### MATERIAL SUPPLIED

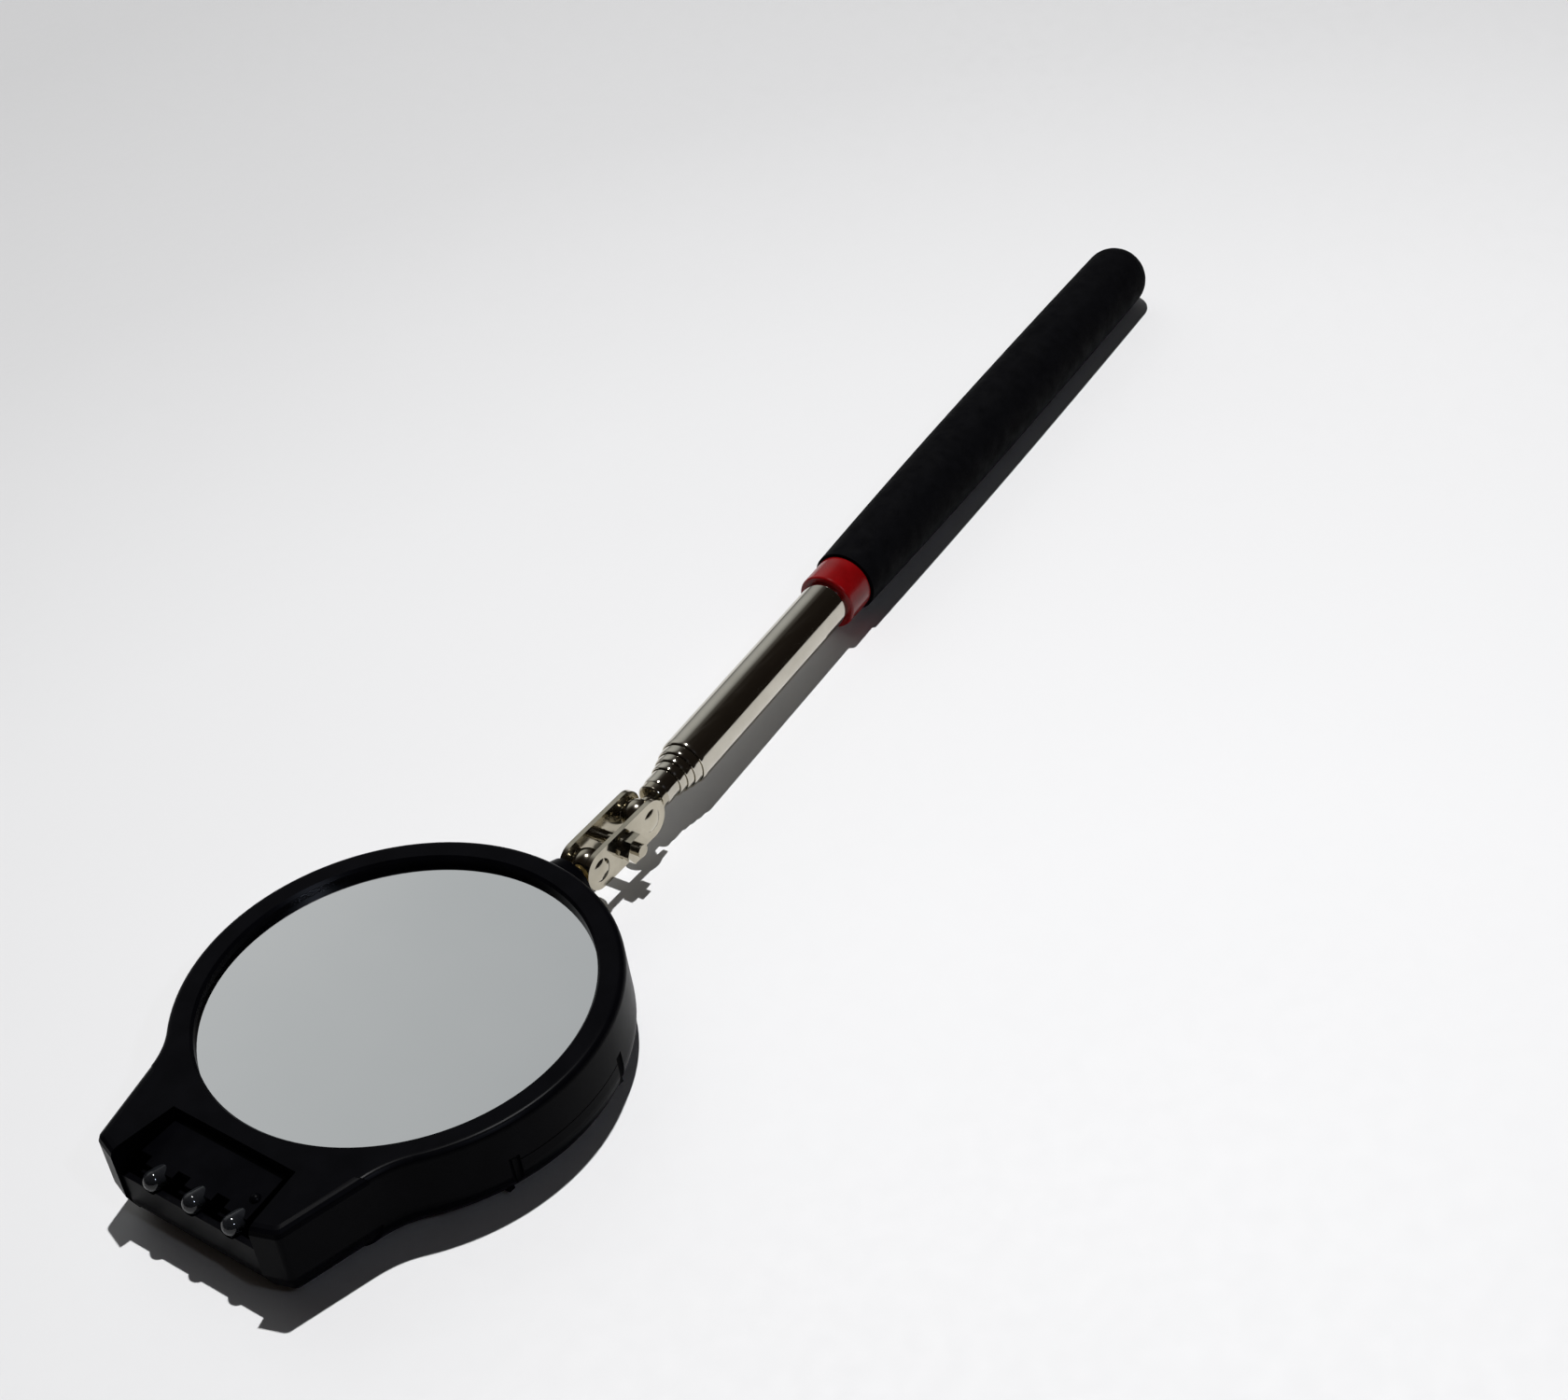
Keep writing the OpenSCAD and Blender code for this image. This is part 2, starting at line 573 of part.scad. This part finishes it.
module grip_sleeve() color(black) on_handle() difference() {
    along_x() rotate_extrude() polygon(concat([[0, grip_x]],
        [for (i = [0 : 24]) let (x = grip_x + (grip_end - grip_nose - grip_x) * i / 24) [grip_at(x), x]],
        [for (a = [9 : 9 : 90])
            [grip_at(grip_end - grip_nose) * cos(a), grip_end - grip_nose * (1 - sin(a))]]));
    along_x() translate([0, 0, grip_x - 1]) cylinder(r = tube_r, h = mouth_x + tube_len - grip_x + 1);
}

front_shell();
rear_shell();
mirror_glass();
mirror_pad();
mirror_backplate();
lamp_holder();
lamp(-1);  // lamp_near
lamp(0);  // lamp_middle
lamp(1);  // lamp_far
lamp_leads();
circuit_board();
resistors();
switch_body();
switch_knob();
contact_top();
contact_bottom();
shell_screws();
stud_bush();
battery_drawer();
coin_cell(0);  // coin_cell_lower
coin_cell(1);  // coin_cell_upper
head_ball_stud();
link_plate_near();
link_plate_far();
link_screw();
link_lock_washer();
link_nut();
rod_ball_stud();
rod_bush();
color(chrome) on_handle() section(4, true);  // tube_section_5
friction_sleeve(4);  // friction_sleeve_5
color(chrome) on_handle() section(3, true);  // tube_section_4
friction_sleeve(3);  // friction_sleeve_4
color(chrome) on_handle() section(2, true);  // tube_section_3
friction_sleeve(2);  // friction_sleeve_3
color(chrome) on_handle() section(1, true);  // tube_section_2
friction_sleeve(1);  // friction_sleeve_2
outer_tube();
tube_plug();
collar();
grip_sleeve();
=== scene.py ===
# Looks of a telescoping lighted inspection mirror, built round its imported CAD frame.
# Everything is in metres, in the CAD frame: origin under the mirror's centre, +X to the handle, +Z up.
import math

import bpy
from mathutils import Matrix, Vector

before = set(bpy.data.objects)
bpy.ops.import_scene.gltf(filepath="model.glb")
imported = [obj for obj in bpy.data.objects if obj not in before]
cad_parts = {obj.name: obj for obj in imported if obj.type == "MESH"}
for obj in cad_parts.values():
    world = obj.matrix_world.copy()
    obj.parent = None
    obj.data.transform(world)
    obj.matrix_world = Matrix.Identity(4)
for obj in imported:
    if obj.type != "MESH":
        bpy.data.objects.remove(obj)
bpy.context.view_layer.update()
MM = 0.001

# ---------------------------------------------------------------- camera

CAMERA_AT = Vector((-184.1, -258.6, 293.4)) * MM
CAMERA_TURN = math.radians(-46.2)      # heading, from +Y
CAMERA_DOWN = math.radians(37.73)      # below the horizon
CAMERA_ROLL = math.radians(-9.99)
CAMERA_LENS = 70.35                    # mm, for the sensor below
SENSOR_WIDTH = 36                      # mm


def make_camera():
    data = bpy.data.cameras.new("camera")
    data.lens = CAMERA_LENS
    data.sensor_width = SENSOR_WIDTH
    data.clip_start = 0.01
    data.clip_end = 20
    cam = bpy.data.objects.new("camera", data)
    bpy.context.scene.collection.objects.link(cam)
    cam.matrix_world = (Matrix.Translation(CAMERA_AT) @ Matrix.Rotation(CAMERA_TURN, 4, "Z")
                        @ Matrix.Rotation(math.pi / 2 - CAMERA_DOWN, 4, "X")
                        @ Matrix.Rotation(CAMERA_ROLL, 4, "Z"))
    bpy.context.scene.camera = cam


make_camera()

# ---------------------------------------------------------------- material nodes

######
### MATERIAL SUPPLIED

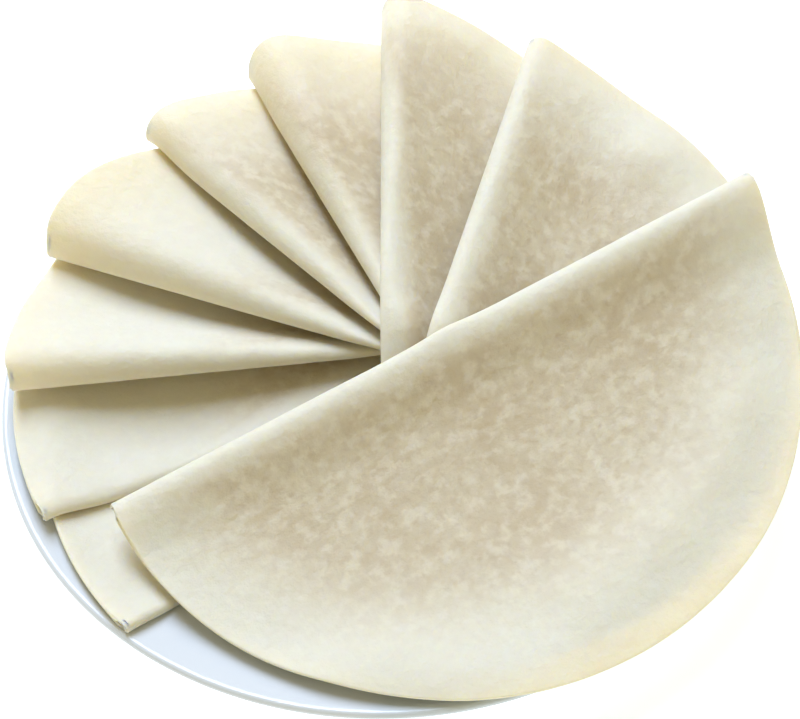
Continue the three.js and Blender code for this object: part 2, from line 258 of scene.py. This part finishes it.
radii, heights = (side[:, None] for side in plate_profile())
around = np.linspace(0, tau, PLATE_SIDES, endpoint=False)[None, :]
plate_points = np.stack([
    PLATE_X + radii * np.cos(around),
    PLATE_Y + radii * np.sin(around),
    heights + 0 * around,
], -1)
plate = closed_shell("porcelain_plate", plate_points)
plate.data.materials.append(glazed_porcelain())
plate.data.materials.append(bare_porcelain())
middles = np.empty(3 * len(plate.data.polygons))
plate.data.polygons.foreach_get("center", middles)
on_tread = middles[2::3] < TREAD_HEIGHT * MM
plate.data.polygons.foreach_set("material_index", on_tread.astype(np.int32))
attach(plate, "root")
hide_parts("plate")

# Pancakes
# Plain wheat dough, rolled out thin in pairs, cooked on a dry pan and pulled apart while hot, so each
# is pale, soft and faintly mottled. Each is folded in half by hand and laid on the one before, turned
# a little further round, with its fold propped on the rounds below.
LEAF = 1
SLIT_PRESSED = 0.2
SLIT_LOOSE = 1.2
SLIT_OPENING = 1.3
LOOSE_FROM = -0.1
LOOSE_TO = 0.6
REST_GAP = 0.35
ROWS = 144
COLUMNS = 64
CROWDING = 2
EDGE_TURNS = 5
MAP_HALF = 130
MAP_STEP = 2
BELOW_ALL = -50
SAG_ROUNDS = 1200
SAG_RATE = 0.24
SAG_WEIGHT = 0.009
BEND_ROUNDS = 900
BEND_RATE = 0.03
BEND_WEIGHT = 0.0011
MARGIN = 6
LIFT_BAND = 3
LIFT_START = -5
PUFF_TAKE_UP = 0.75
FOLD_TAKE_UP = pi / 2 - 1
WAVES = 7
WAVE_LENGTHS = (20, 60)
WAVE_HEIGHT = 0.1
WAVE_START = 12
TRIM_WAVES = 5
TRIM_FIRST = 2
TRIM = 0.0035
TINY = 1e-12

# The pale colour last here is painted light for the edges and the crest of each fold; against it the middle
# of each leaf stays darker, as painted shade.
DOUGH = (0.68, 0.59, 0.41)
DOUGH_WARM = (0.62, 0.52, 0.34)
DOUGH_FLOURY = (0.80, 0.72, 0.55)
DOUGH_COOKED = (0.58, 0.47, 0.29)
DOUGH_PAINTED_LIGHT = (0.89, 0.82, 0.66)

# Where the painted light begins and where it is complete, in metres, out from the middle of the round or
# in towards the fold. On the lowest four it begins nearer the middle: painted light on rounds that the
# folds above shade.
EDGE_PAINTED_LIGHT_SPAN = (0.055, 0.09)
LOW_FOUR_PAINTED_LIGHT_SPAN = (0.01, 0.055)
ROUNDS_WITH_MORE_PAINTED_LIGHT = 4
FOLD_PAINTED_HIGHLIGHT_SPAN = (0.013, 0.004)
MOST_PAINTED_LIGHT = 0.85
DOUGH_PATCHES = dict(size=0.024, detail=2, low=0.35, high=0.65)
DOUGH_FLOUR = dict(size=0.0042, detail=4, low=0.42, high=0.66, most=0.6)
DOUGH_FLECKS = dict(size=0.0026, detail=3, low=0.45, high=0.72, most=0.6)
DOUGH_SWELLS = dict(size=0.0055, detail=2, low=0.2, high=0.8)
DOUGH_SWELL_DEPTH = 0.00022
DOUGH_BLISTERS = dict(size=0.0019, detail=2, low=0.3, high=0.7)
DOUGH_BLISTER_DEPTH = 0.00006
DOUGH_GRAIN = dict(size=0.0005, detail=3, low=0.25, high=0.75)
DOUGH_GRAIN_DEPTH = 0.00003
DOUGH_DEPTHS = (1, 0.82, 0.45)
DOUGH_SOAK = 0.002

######
### MATERIAL SUPPLIED

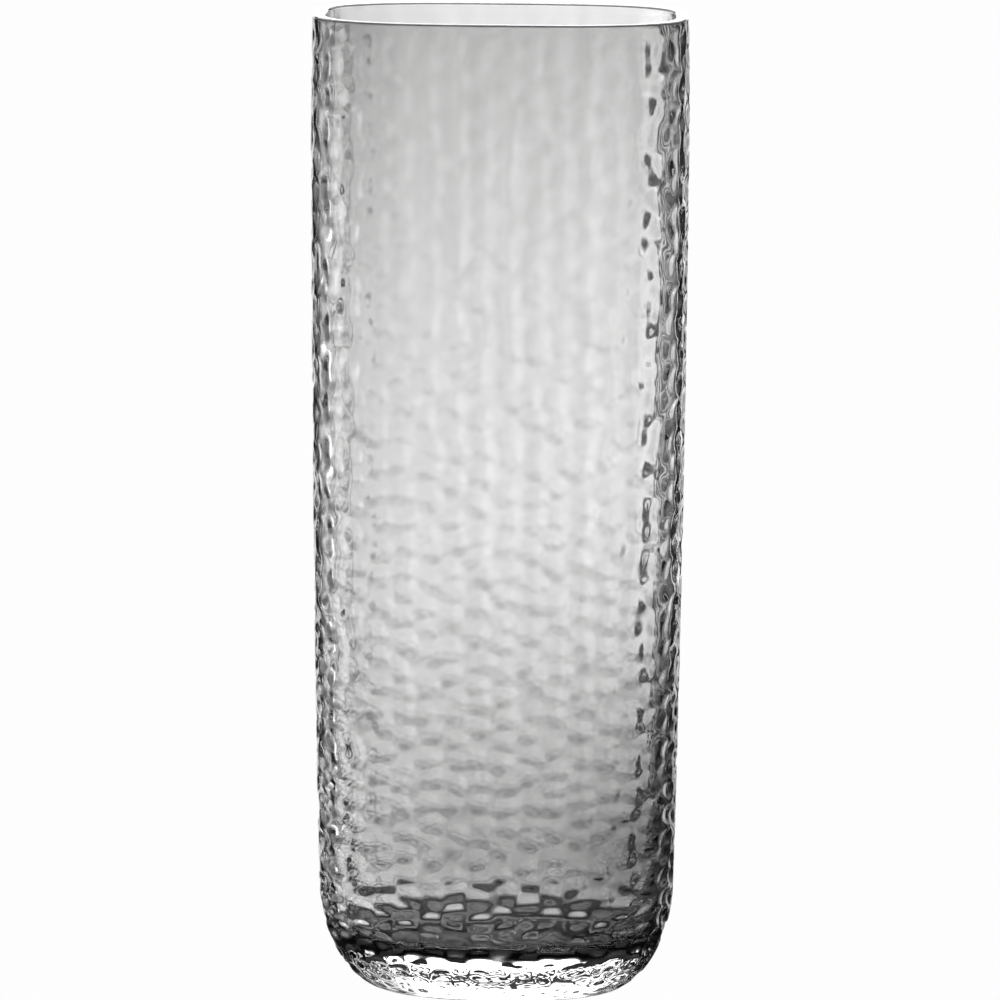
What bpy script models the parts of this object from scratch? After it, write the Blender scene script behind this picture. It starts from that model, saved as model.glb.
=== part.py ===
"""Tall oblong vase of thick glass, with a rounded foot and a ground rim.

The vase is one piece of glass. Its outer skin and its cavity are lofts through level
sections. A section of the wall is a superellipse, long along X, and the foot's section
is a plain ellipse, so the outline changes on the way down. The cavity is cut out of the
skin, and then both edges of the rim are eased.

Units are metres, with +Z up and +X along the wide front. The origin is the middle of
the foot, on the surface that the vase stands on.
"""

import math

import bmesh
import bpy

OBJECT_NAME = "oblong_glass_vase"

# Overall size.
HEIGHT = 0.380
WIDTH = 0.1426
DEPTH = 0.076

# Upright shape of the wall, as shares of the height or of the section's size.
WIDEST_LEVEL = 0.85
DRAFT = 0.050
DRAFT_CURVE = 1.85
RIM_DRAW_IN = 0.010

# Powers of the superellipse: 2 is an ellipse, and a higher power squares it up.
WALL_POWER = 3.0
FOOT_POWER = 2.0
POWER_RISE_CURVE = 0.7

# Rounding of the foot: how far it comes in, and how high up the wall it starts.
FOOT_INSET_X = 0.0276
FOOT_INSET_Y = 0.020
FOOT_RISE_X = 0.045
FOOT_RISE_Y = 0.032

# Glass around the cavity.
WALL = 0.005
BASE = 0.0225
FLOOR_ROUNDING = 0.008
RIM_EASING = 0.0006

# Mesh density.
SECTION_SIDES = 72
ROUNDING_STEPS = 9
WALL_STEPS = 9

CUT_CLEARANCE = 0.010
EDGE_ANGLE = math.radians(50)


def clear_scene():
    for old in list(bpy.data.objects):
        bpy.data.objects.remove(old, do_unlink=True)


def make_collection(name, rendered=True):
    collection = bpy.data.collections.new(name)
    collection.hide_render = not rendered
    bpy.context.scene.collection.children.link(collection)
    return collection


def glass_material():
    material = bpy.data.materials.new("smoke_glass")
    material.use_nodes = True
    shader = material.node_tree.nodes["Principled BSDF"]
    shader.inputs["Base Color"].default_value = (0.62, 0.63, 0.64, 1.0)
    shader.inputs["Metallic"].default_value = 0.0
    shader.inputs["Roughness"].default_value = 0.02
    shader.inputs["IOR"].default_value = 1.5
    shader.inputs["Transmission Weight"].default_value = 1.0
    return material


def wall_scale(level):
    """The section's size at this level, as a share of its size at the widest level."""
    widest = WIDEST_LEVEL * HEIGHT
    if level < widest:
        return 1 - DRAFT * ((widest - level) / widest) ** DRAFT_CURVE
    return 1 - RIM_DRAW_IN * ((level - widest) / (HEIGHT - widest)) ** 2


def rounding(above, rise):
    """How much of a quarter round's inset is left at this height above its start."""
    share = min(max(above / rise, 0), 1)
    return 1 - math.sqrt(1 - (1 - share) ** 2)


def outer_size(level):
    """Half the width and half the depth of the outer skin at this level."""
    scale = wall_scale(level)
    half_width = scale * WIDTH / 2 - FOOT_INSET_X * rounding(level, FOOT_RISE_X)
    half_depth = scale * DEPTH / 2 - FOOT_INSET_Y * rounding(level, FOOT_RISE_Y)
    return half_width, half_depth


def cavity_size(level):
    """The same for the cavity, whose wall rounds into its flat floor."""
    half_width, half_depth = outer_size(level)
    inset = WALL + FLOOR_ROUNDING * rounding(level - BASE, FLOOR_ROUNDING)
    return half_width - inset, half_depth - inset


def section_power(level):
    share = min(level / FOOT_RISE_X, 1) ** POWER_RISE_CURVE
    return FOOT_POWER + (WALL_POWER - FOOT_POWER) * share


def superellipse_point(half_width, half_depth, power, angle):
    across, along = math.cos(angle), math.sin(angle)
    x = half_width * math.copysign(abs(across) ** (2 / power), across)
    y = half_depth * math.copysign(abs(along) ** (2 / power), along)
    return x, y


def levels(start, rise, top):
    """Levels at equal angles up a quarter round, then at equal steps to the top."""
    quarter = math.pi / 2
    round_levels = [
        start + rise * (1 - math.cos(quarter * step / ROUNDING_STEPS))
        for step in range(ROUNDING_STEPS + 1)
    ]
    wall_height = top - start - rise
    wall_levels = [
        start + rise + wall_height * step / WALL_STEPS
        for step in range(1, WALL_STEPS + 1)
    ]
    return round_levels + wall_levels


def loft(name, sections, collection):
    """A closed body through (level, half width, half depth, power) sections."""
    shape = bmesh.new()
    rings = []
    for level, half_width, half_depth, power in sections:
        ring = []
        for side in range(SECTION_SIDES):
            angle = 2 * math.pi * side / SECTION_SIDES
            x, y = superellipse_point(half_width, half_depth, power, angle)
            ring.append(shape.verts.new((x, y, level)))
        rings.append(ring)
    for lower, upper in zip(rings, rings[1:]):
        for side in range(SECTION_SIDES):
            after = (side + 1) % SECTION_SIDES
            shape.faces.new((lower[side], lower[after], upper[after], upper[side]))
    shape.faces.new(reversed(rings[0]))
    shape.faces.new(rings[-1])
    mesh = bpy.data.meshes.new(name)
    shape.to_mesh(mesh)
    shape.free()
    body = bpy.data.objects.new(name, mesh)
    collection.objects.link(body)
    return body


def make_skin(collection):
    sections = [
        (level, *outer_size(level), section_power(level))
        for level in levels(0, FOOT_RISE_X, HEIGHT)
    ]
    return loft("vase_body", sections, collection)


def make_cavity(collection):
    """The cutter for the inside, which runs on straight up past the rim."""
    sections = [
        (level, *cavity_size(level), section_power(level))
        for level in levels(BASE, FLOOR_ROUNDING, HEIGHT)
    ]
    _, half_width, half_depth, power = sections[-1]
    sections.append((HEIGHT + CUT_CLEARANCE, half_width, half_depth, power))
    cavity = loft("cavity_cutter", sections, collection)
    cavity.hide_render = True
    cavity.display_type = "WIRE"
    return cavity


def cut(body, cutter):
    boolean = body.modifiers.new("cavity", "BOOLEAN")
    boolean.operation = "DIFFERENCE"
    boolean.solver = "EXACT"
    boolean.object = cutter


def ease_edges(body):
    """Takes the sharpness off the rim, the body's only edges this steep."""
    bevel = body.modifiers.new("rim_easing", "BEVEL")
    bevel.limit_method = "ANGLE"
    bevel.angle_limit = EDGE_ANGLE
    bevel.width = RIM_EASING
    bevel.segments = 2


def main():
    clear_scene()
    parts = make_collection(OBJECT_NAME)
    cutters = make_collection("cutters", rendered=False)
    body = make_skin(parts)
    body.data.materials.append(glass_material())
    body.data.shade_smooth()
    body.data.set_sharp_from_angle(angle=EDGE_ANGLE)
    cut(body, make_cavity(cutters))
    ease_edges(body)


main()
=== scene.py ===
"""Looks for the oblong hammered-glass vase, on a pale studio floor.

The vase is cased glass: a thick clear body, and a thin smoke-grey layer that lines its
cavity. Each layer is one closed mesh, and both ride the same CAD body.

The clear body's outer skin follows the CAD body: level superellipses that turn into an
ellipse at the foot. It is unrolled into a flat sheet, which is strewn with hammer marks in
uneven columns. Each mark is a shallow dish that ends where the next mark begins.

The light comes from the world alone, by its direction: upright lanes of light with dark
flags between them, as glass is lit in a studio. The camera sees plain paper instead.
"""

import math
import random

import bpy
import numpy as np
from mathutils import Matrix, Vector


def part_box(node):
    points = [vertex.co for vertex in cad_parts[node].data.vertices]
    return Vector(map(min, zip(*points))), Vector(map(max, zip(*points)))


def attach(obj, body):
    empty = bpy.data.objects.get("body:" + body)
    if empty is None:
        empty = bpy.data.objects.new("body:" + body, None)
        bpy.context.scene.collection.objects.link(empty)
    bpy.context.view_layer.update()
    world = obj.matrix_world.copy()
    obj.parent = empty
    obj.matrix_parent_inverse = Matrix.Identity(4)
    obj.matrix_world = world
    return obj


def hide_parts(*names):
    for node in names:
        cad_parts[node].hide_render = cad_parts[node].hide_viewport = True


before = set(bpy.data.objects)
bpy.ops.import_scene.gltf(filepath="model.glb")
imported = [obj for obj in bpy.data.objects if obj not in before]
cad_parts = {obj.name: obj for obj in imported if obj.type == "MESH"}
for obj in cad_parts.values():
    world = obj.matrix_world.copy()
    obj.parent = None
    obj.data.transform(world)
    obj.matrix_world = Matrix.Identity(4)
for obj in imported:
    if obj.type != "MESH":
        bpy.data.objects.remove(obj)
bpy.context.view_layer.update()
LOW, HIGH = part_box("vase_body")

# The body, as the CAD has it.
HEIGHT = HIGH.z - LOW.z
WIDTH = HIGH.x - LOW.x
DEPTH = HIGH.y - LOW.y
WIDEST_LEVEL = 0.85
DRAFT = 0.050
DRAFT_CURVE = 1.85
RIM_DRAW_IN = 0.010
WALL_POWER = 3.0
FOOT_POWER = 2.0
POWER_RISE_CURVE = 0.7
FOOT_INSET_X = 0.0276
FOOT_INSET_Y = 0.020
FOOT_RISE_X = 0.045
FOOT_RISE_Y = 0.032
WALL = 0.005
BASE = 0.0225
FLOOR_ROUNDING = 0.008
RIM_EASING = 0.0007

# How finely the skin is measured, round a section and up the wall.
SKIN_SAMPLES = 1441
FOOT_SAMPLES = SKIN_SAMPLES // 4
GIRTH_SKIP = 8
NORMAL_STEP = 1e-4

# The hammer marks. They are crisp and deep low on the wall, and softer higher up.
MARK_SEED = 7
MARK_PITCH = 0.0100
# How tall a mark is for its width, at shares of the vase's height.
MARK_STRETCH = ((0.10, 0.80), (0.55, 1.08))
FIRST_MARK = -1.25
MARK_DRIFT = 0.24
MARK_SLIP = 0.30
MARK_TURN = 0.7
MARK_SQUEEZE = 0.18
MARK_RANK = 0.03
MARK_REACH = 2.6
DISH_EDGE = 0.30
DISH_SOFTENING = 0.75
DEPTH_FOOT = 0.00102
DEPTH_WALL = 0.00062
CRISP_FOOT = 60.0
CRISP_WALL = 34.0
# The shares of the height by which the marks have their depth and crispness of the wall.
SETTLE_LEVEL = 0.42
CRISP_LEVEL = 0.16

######

REQUIRED TASK
Beginning with the line that contains "cad_parts[node].hide_render = cad_parts[node].hide_viewport" and ending with the line that contains "NORMAL_STEP = 1e-4", repeat exactly those lines and no others.

SOLUTION
        cad_parts[node].hide_render = cad_parts[node].hide_viewport = True


before = set(bpy.data.objects)
bpy.ops.import_scene.gltf(filepath="model.glb")
imported = [obj for obj in bpy.data.objects if obj not in before]
cad_parts = {obj.name: obj for obj in imported if obj.type == "MESH"}
for obj in cad_parts.values():
    world = obj.matrix_world.copy()
    obj.parent = None
    obj.data.transform(world)
    obj.matrix_world = Matrix.Identity(4)
for obj in imported:
    if obj.type != "MESH":
        bpy.data.objects.remove(obj)
bpy.context.view_layer.update()
LOW, HIGH = part_box("vase_body")

# The body, as the CAD has it.
HEIGHT = HIGH.z - LOW.z
WIDTH = HIGH.x - LOW.x
DEPTH = HIGH.y - LOW.y
WIDEST_LEVEL = 0.85
DRAFT = 0.050
DRAFT_CURVE = 1.85
RIM_DRAW_IN = 0.010
WALL_POWER = 3.0
FOOT_POWER = 2.0
POWER_RISE_CURVE = 0.7
FOOT_INSET_X = 0.0276
FOOT_INSET_Y = 0.020
FOOT_RISE_X = 0.045
FOOT_RISE_Y = 0.032
WALL = 0.005
BASE = 0.0225
FLOOR_ROUNDING = 0.008
RIM_EASING = 0.0007

# How finely the skin is measured, round a section and up the wall.
SKIN_SAMPLES = 1441
FOOT_SAMPLES = SKIN_SAMPLES // 4
GIRTH_SKIP = 8
NORMAL_STEP = 1e-4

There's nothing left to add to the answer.